Savoir Faire

Savoir Faire

My favourite box set of 2010 is The Chic Organisation – Vol. 1 Savoir Faire. There you have it. I find it very hard to write about Chic, the band. Where to begin? – They have been such a big part of disco, pop and hip-hop. Wouldn’t it be super boring to list the most successful production work that Bernard Edwards and Nile Rodgers have done outside of Chic?

Diana Ross – diana with the singles “Upside Down” and “I’m Coming Out”
David Bowie – Let’s Dance
Madonna – Like A Virgin
Mick Jagger – She’s The Boss
Duran Duran – The Reflex and Wild Boys singles / Notorious
Grace Jones – Inside Story
B 52’s – Cosmic Thing

I mean, you might as well just read their Wikipedia page. Of the above, the Savoir Faire set only has the Diana Ross singles, although in different mixes. Apparently, Ms Ross didn’t like the funky Chic version of the album, so she went back into the studio with one of her well-known Motown engineers and remixed the whole record. And that’s the version that we all became to know.

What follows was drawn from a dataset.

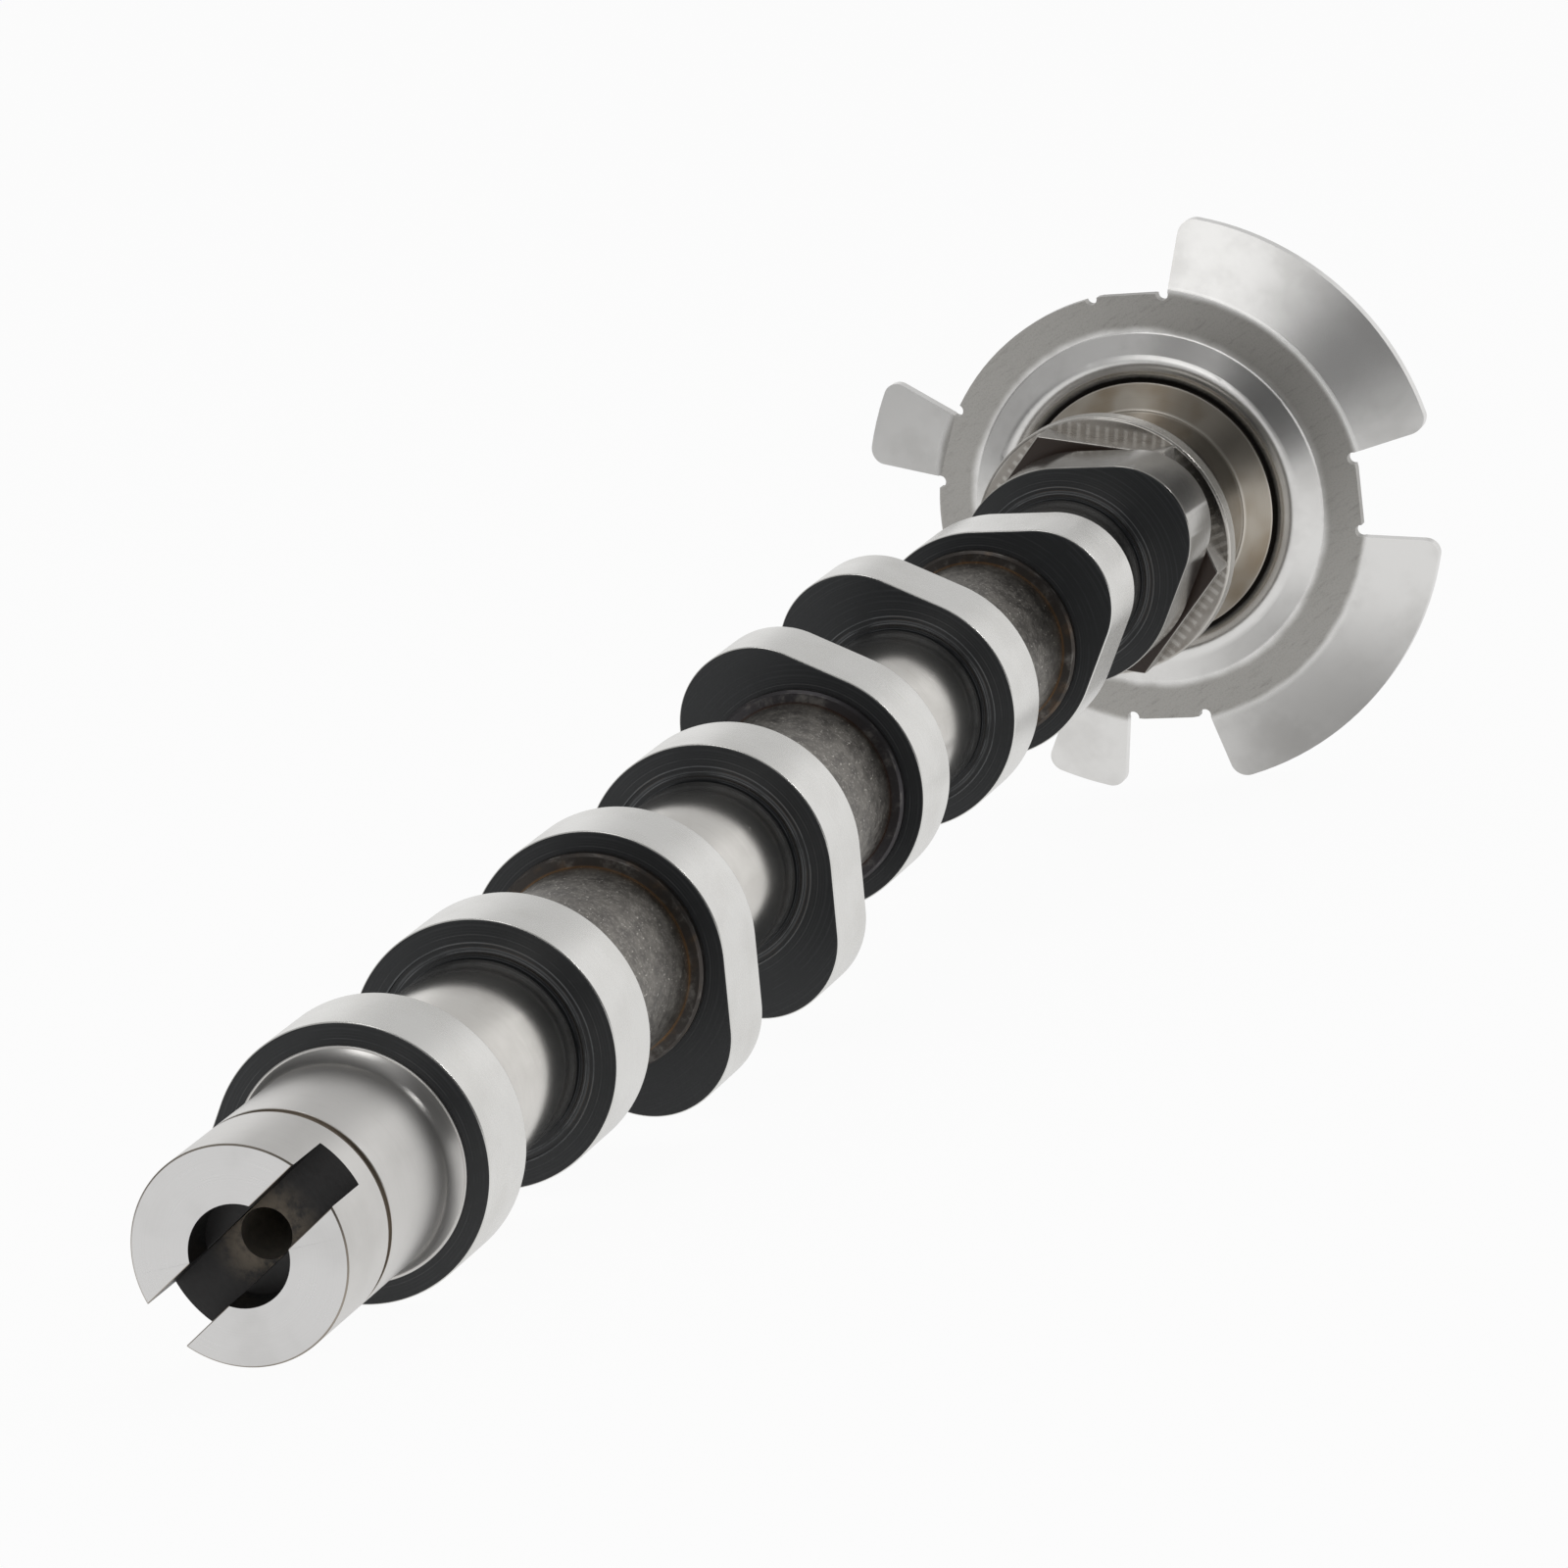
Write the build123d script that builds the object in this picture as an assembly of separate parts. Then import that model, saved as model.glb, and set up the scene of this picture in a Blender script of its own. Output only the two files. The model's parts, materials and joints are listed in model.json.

What is in this box set then? Of course, there are the biggest Chic hits like “Le Freak” (which was supposed to be called “Fuck Off”, written on New Years Eve 1977 after Rodgers and Edwards couldn’t get past the bouncer of Studio 54), “Good Times” (which can’t be mentioned without Sugarhill Gang’s “Rapper’s Delight” and being the inspiration for the bass line to Queen’s “Another One Bites The Dust”), “Everybody Dance” and “I Want Your Love”.
With some of the hits on the compilation I have the feeling that I can’t listen to them anymore. Not that I don’t like them, but I heard them so many times either in original, sampled or remixed form that I need little break. I know them too well. But really that’s only “Good Times”, “Le Freak” and “We Are Family”.

The box set also includes 5 new remixes by Dimitri from Paris. These new versions of the disco classics are almost worth the whole box set alone. Even if these remixes only provide a new spin on well known disco staples like Sister Sledge’s “Lost In Music”, they don’t sound tired. Au contraire, these remixes sound very 2010 to me, with so much new disco coming out anyways. Their extended intros and breakdowns are perfect for slipping them into a current dj set. My two favourite Dimitri remixes on the box are “Thinking Of You” by Sister Slegde and “Saturday” by Norma Jean Wright.

“Saturday” originally appeared on Norma Jean’s solo album from 1978 which was released shortly after the first Chic album, on which she was the lead vocalist. The song sums up the disco area with its living-for-the-party-on-Saturday and being-bleak-and-dull-during-the-week theme. But really, nothing has changed for the weekend warriors of this world. The build up to the song that Dimitri has created has to be one of the most over the top intros ever. Listen below.
Norma Jean Wright – Saturday Dimitri From Paris Remix (Teaser) by dfp

I just want to explode after hearing this.

Earlier this year, I became aware of Johnny Mathis’ unreleased “I Love My Lady” album, produced by Nile Rodgers and Bernard Edwards in 1980/81, around the same time they worked with Diana Ross. Johnny’s record label, concerned with the image of the all American crooner, thought the disco set would alienate his mom and grandmother audience and shelved the Chic collaboration. They didn’t know he would come out as an homosexual one year later, only to retract his statements in 1983.
Savoir Faire features 3 of the previously unreleased songs. I can recommend to track down whole album on the interwebz: the stripped down funky sound of Chic paired with Johnny’s smooth and silky voice is a great match.

Another Chic box gem is the reggae inspired Why by Carly Simon, which first appeared on the “Soup for One” soundtrack. Joey Negro has recently released an excellent cover of Why featuring Kola Kube in a Hot Toddy Club Mix.

I could go on and on about Savoir Faire. But really, get the 4 CD 46 song compilation and discover the Chic Organization. Can’t wait for Vol. II.